Task: Every line of the material that follows must be printed again exactly.
□ □ □ □
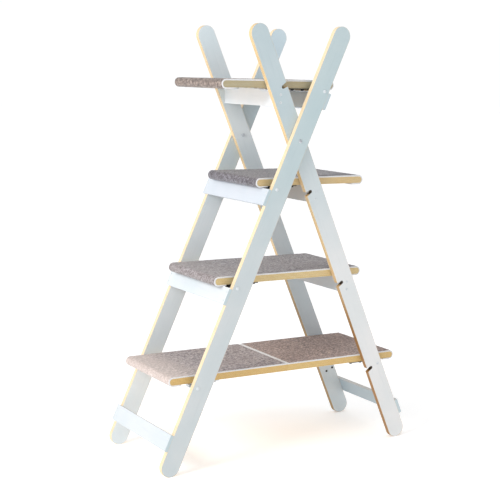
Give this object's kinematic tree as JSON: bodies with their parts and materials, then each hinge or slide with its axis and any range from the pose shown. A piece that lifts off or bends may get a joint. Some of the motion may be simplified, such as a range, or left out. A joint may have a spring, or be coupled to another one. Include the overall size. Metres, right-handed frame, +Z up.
{
  "type": "folding cat tree",
  "caption": "Folding cat tree: crossed plywood legs with round ends, edge rails and carpet-covered boards that widen towards the floor.",
  "frame": {"origin": "middle of the footprint, on the floor", "axes": "+X along the boards to the right seen from the front, +Y through the frame from front to back, +Z up"},
  "size_m": [0.8578, 0.3556, 1.2501],
  "materials": {
    "painted_ply": "satin white paint on plywood with bare edges",
    "bare_ply": "clear-coated plywood, layers showing on the edges",
    "carpet": "heathered loop carpet, grey brown",
    "black_steel": "black powder coat",
    "zinc_steel": "zinc plated",
    "white_steel": "screw heads and rod caps lacquered white like the rails",
    "nylon": "matte"
  },
  "bodies": {
    "outer_frame": {"leg_outer_front": "painted_ply", "leg_outer_back": "painted_ply", "rail_outer_top": "painted_ply", "rail_outer_upper": "painted_ply", "rail_outer_middle": "painted_ply", "stretcher_outer": "painted_ply", "rod_top": "zinc_steel", "rod_upper": "zinc_steel", "rod_middle": "zinc_steel", "rod_bottom_outer": "zinc_steel", "rod_caps": "white_steel", "outer_rail_screws": "white_steel", "pivot_bolt_front": "zinc_steel", "pivot_bolt_back": "zinc_steel", "pivot_washers": "nylon", "pivot_nut_front": "zinc_steel", "pivot_nut_back": "zinc_steel"},
    "inner_frame": {"leg_inner_front": "painted_ply", "leg_inner_back": "painted_ply", "rail_inner_top": "painted_ply", "rail_inner_upper": "painted_ply", "rail_inner_middle": "painted_ply", "stretcher_inner": "painted_ply", "rod_bottom_inner": "zinc_steel", "inner_rail_screws": "white_steel", "stretcher_inner_screws": "white_steel", "keeper_studs": "black_steel", "hinge_fixed_top": "zinc_steel", "hinge_fixed_upper": "zinc_steel", "hinge_fixed_middle": "zinc_steel", "hinge_pins": "zinc_steel"},
    "top_board": {"board_top": "bare_ply", "carpet_top": "carpet", "hinge_leaf_top": "zinc_steel", "hooks_top": "black_steel", "hook_bolts_top": "black_steel"},
    "upper_board": {"board_upper": "bare_ply", "carpet_upper": "carpet", "hinge_leaf_upper": "zinc_steel", "hooks_upper": "black_steel", "hook_bolts_upper": "black_steel"},
    "middle_board": {"board_middle": "bare_ply", "carpet_middle": "carpet", "hinge_leaf_middle": "zinc_steel", "hooks_middle": "black_steel", "hook_bolts_middle": "black_steel"},
    "bottom_left_board": {"board_bottom_left": "bare_ply", "carpet_bottom_left": "carpet", "eye_straps": "zinc_steel", "eye_strap_bolts": "black_steel", "mid_hinge_left": "zinc_steel", "mid_hinge_pins": "zinc_steel"},
    "bottom_right_board": {"board_bottom_right": "bare_ply", "carpet_bottom_right": "carpet", "hooks_bottom": "black_steel", "hook_bolts_bottom": "black_steel", "mid_hinge_right": "zinc_steel"}
  },
  "joints": [
    {"name": "fold", "type": "hinge", "parent": "outer_frame", "child": "inner_frame", "pos_m": [0, 0, 0.928], "axis": [0, 1, 0], "range_deg": [0, 30]},
    {"name": "top_board_lift", "type": "hinge", "parent": "inner_frame", "child": "top_board", "pos_m": [-0.07024, 0, 1.0716], "axis": [0, -1, 0], "range_deg": [0, 75]},
    {"name": "upper_board_lift", "type": "hinge", "parent": "inner_frame", "child": "upper_board", "pos_m": [0.07955, 0, 0.7976], "axis": [0, 1, 0], "range_deg": [0, 63]},
    {"name": "middle_board_lift", "type": "hinge", "parent": "inner_frame", "child": "middle_board", "pos_m": [0.20155, 0, 0.5236], "axis": [0, 1, 0], "range_deg": [0, 33]},
    {"name": "bottom_board_lift", "type": "hinge", "parent": "outer_frame", "child": "bottom_left_board", "pos_m": [-0.3186, 0, 0.2456], "axis": [0, -1, 0], "range_deg": [0, 51]},
    {"name": "bottom_board_fold", "type": "hinge", "parent": "bottom_left_board", "child": "bottom_right_board", "pos_m": [0, 0, 0.2496], "axis": [0, 1, 0], "range_deg": [0, 129]}
  ],
  "couplings": [
    {"joint": "top_board_lift", "follows": "fold", "ratio": 2.5},
    {"joint": "upper_board_lift", "follows": "fold", "ratio": 2.1},
    {"joint": "middle_board_lift", "follows": "fold", "ratio": 1.1},
    {"joint": "bottom_board_lift", "follows": "fold", "ratio": 1.6667},
    {"joint": "bottom_board_fold", "follows": "fold", "ratio": 4.3}
  ]
}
□ □ □ □
Response to the task:
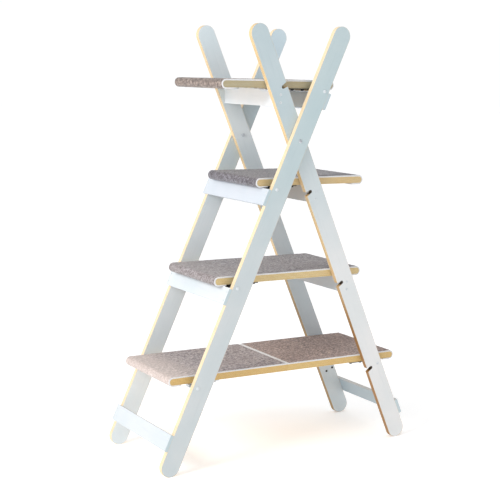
Give this object's kinematic tree as JSON: bodies with their parts and materials, then each hinge or slide with its axis and any range from the pose shown. A piece that lifts off or bends may get a joint. Some of the motion may be simplified, such as a range, or left out. A joint may have a spring, or be coupled to another one. Include the overall size. Metres, right-handed frame, +Z up.
{
  "type": "folding cat tree",
  "caption": "Folding cat tree: crossed plywood legs with round ends, edge rails and carpet-covered boards that widen towards the floor.",
  "frame": {"origin": "middle of the footprint, on the floor", "axes": "+X along the boards to the right seen from the front, +Y through the frame from front to back, +Z up"},
  "size_m": [0.8578, 0.3556, 1.2501],
  "materials": {
    "painted_ply": "satin white paint on plywood with bare edges",
    "bare_ply": "clear-coated plywood, layers showing on the edges",
    "carpet": "heathered loop carpet, grey brown",
    "black_steel": "black powder coat",
    "zinc_steel": "zinc plated",
    "white_steel": "screw heads and rod caps lacquered white like the rails",
    "nylon": "matte"
  },
  "bodies": {
    "outer_frame": {"leg_outer_front": "painted_ply", "leg_outer_back": "painted_ply", "rail_outer_top": "painted_ply", "rail_outer_upper": "painted_ply", "rail_outer_middle": "painted_ply", "stretcher_outer": "painted_ply", "rod_top": "zinc_steel", "rod_upper": "zinc_steel", "rod_middle": "zinc_steel", "rod_bottom_outer": "zinc_steel", "rod_caps": "white_steel", "outer_rail_screws": "white_steel", "pivot_bolt_front": "zinc_steel", "pivot_bolt_back": "zinc_steel", "pivot_washers": "nylon", "pivot_nut_front": "zinc_steel", "pivot_nut_back": "zinc_steel"},
    "inner_frame": {"leg_inner_front": "painted_ply", "leg_inner_back": "painted_ply", "rail_inner_top": "painted_ply", "rail_inner_upper": "painted_ply", "rail_inner_middle": "painted_ply", "stretcher_inner": "painted_ply", "rod_bottom_inner": "zinc_steel", "inner_rail_screws": "white_steel", "stretcher_inner_screws": "white_steel", "keeper_studs": "black_steel", "hinge_fixed_top": "zinc_steel", "hinge_fixed_upper": "zinc_steel", "hinge_fixed_middle": "zinc_steel", "hinge_pins": "zinc_steel"},
    "top_board": {"board_top": "bare_ply", "carpet_top": "carpet", "hinge_leaf_top": "zinc_steel", "hooks_top": "black_steel", "hook_bolts_top": "black_steel"},
    "upper_board": {"board_upper": "bare_ply", "carpet_upper": "carpet", "hinge_leaf_upper": "zinc_steel", "hooks_upper": "black_steel", "hook_bolts_upper": "black_steel"},
    "middle_board": {"board_middle": "bare_ply", "carpet_middle": "carpet", "hinge_leaf_middle": "zinc_steel", "hooks_middle": "black_steel", "hook_bolts_middle": "black_steel"},
    "bottom_left_board": {"board_bottom_left": "bare_ply", "carpet_bottom_left": "carpet", "eye_straps": "zinc_steel", "eye_strap_bolts": "black_steel", "mid_hinge_left": "zinc_steel", "mid_hinge_pins": "zinc_steel"},
    "bottom_right_board": {"board_bottom_right": "bare_ply", "carpet_bottom_right": "carpet", "hooks_bottom": "black_steel", "hook_bolts_bottom": "black_steel", "mid_hinge_right": "zinc_steel"}
  },
  "joints": [
    {"name": "fold", "type": "hinge", "parent": "outer_frame", "child": "inner_frame", "pos_m": [0, 0, 0.928], "axis": [0, 1, 0], "range_deg": [0, 30]},
    {"name": "top_board_lift", "type": "hinge", "parent": "inner_frame", "child": "top_board", "pos_m": [-0.07024, 0, 1.0716], "axis": [0, -1, 0], "range_deg": [0, 75]},
    {"name": "upper_board_lift", "type": "hinge", "parent": "inner_frame", "child": "upper_board", "pos_m": [0.07955, 0, 0.7976], "axis": [0, 1, 0], "range_deg": [0, 63]},
    {"name": "middle_board_lift", "type": "hinge", "parent": "inner_frame", "child": "middle_board", "pos_m": [0.20155, 0, 0.5236], "axis": [0, 1, 0], "range_deg": [0, 33]},
    {"name": "bottom_board_lift", "type": "hinge", "parent": "outer_frame", "child": "bottom_left_board", "pos_m": [-0.3186, 0, 0.2456], "axis": [0, -1, 0], "range_deg": [0, 51]},
    {"name": "bottom_board_fold", "type": "hinge", "parent": "bottom_left_board", "child": "bottom_right_board", "pos_m": [0, 0, 0.2496], "axis": [0, 1, 0], "range_deg": [0, 129]}
  ],
  "couplings": [
    {"joint": "top_board_lift", "follows": "fold", "ratio": 2.5},
    {"joint": "upper_board_lift", "follows": "fold", "ratio": 2.1},
    {"joint": "middle_board_lift", "follows": "fold", "ratio": 1.1},
    {"joint": "bottom_board_lift", "follows": "fold", "ratio": 1.6667},
    {"joint": "bottom_board_fold", "follows": "fold", "ratio": 4.3}
  ]
}